Islam Dan HAM

Islam Dan HAM : Membicarakan sekaligus mensosisalisasikan Hak Asasi Manusia (HAM) adalah selalu penting. Ia menjadi semakin penting ketika realitas social kita tengah memperlihatkan wajah-wajah yang tidak lagi menghargai martabat manusia, seperti yang banyak terlihat pada saat ini di banyak tempat di dunia ini, dan lebih khusus lagi di negeri kita tercinta. 

Hak Asasi Manusia adalah hak-hak dasar yang melekat pada diri setiap orang sejak ia dilahirkan. Ia berlaku universal (berlaku bagi semua orang di mana saja dan kapan saja). Hak ini merupakan anugerah Tuhan Yang Maha Esa. Karena sifatnya yang demikian, maka tidak ada kekuatan apapun yang bisa mengurangi atau mencabut hak tersebut. Menurut Abed al-Jabiri, istilah al ‘Alamiyyyah atau universal mengandung arti bahwa hak-hak tersebut ada dan berlaku bagi semua orang di mana saja, tanpa membedakan jenis kelamin (laki-laki-perempuan), ras (warna kulit), status sosial (kaya-miskin), dan sebagainya.

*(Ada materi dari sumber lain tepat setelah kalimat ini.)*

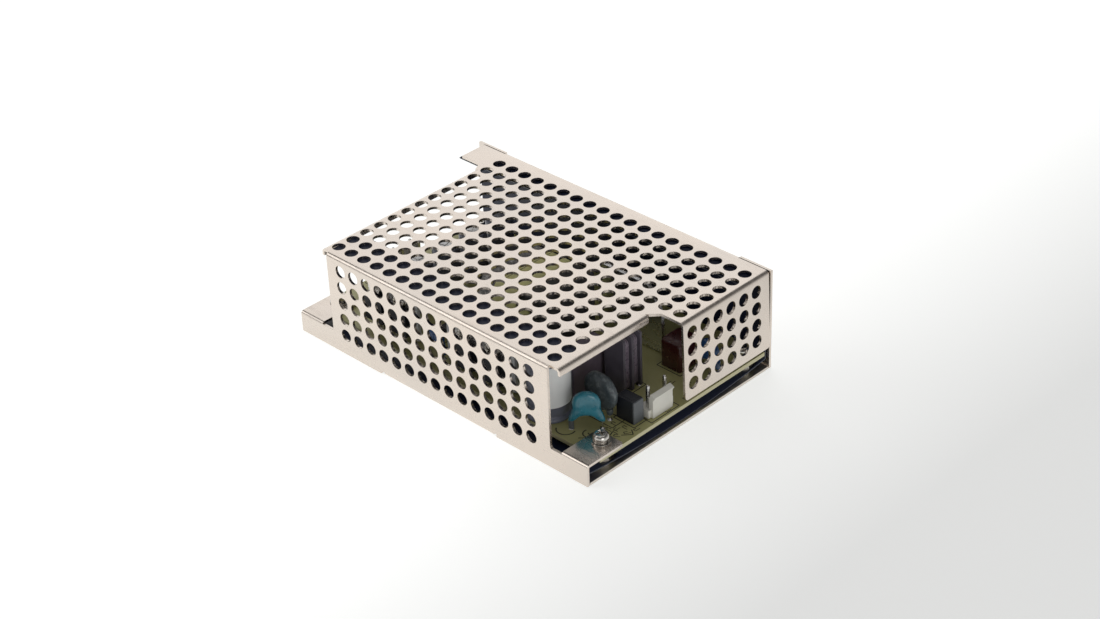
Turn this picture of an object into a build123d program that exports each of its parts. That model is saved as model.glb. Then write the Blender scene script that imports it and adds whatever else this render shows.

Oleh sebab itu, HAM tidak terpengaruh oleh kebudayaan dan peradaban apapun (la yuatstsir fiha ikhtilaf al-Tsaqafat wa al-Hadharat), melintasi batas ruang dan waktu (ta’lu ‘ala al-Zaman wa al-Tarikh). HAM adalah hak setiap manusia karena dia melekat pada diri manusia (‘ala al-Insan ayyan kana wa anna kana). Mohammad Abed al-Jabiri, al-Dimuqrathiyyah wa Huquq al-Insan, (Beirut: Markaz Dirasat al-Wahdah al-‘Arabiyyah, 1997, Cet. Ke-2, h. 145-146).

Islam dan HAM
Pertanyaan yang sering muncul berkaitan dengan isu ini adalah apakah Islam sejalan dengan HAM?. Apakah HAM adalah produk Barat dan dengan missi Barat yang non muslim?.

Sebagai sebuah nama dan istilah, hak-hak asasi manusia (Human Right) adalah istilah yang lahir di Barat. Ia dideklarasikan pada 10 Desember 1948, sesudah melalui proses erdebatan yang sangat panjang. Sepanjang yang dapat diketahui, dalam khazanah klasik Islam (al-Turats al-Islamy), kita tidak pernah menemukan istilah ini, misalnya kalimat : al-Huquq al-Insaniyah al Asasiyah. Namun dewasa ini di dunia Arab-Islam Hak Asasi Manusia Universal tersebut dinamai sebagai “Al-Huquq al-Insaniyah al-Asasiyyah al-Alamiyah”. 

Hal paling utama bukanlah soal nama atau istilah, tetapi substansi dari nama atau istilah tersebut. Bahasa manusia berbeda-beda. Bahasa adalah symbol dari makna yang ada di dalamnya. Ulama mengatakan : “La Masyahhata fi al-Isthilah”. Secara literal ungkapan ini berarti istilah/bahasa tidak pelit. Artinya; 

لا ينبغي أن يمنع أحدٌ أحدًا أن يستعمل اصطلاحا معينا في معنى معين، إذا بين مراده بهذا الاصطلاح،

“tidak seyogyanya seseorang melarang orang lain menggunakan suatu istilah tertentu untuk member makna sesuatu, jika dia menjelaskan maksudnya”.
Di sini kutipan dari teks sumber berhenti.